What you need to do:
Copy every line that contains the string "dimensions" from the entries below.

Given entries:
========================================================================
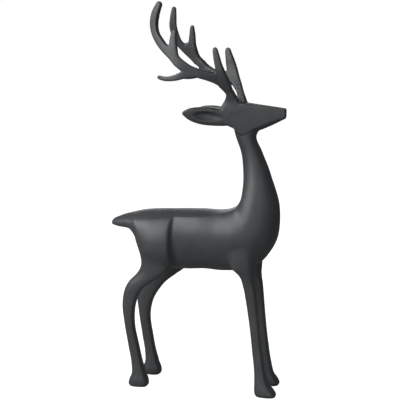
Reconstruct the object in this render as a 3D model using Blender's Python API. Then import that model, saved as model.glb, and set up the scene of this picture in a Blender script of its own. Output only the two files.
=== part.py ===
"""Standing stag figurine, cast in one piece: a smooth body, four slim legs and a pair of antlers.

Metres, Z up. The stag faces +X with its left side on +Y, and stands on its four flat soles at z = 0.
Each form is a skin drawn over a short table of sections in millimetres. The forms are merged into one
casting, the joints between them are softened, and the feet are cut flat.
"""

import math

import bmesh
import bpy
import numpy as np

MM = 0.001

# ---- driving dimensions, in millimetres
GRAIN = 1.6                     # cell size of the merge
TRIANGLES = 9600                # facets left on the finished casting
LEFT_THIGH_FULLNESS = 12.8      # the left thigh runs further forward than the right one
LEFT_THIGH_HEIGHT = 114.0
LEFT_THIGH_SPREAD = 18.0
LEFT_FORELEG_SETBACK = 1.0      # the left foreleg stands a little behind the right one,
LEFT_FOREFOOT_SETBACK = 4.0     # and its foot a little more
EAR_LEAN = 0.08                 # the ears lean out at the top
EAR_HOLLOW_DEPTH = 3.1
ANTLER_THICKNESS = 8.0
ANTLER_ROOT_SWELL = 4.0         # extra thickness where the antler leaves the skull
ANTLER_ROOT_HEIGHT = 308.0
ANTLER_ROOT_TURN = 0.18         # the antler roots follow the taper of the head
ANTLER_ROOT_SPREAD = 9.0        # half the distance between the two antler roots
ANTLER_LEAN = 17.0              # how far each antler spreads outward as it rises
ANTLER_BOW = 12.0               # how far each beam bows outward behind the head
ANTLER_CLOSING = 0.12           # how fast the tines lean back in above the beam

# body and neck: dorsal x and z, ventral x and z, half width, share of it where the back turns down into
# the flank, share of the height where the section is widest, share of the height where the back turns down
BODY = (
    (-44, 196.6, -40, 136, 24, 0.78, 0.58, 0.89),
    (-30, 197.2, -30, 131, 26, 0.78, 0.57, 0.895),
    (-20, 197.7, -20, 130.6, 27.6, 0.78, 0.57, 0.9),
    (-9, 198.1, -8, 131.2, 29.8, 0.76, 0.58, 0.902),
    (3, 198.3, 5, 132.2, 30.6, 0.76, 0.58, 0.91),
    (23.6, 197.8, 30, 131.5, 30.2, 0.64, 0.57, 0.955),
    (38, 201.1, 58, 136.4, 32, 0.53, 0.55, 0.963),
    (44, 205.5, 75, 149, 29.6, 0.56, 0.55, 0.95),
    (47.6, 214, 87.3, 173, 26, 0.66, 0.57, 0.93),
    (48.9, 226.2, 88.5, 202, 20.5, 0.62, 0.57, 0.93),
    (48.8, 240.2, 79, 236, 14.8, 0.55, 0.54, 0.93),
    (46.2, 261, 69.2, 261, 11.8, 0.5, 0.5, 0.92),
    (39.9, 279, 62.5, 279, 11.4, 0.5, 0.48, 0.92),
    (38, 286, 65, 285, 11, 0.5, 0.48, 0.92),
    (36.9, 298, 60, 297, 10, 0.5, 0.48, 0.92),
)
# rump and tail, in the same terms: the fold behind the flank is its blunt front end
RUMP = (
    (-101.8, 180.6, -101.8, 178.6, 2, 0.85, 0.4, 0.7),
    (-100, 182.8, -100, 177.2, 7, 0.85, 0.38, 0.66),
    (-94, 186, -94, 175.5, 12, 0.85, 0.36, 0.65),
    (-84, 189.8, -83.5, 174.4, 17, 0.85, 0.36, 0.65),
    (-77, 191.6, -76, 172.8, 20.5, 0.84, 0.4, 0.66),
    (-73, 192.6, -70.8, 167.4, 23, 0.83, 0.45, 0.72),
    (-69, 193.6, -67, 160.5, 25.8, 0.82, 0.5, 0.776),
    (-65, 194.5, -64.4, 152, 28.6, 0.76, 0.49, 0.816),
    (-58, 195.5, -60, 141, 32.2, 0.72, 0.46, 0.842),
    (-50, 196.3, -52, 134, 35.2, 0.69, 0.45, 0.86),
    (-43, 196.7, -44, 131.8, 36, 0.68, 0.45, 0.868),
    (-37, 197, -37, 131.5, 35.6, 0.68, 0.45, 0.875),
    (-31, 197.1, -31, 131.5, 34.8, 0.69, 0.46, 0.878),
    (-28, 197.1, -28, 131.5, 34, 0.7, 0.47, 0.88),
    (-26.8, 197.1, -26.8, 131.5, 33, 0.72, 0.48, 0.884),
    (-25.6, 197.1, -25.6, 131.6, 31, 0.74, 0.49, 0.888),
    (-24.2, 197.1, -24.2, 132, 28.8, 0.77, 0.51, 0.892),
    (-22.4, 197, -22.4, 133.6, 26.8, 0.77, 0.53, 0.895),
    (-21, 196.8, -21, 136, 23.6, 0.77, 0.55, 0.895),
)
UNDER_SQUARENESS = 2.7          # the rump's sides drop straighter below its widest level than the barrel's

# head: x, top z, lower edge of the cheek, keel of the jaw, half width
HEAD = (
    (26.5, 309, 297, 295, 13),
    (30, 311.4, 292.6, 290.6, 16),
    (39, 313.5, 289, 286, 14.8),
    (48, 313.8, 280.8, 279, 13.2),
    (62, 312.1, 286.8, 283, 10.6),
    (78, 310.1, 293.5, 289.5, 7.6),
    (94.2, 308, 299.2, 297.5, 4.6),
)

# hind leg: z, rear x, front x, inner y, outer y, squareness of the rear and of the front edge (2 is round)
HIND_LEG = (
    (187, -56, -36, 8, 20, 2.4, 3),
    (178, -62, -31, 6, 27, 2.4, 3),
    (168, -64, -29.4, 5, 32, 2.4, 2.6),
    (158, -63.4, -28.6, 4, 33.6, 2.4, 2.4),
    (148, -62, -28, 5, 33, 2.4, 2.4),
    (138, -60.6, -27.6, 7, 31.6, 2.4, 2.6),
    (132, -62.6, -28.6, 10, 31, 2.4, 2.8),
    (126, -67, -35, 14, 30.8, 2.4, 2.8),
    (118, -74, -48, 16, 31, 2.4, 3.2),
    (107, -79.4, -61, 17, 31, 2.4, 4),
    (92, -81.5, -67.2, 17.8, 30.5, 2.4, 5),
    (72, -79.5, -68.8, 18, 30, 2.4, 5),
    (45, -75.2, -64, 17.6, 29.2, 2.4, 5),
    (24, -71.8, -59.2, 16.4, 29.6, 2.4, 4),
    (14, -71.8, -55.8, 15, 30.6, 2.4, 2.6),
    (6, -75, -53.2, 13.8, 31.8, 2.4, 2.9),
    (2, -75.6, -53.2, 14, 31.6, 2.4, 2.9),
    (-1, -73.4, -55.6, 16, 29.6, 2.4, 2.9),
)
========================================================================
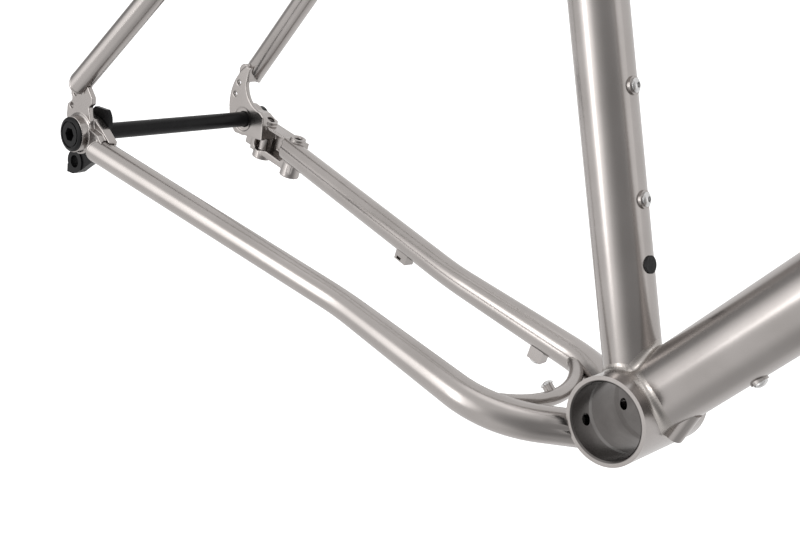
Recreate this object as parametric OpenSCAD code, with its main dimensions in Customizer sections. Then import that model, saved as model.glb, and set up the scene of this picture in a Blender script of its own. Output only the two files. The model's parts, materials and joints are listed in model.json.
========================================================================
Completed task:
# ---- driving dimensions, in millimetres
Recreate this object as parametric OpenSCAD code, with its main dimensions in Customizer sections. Then import that model, saved as model.glb, and set up the scene of this picture in a Blender script of its own. Output only the two files. The model's parts, materials and joints are listed in model.json.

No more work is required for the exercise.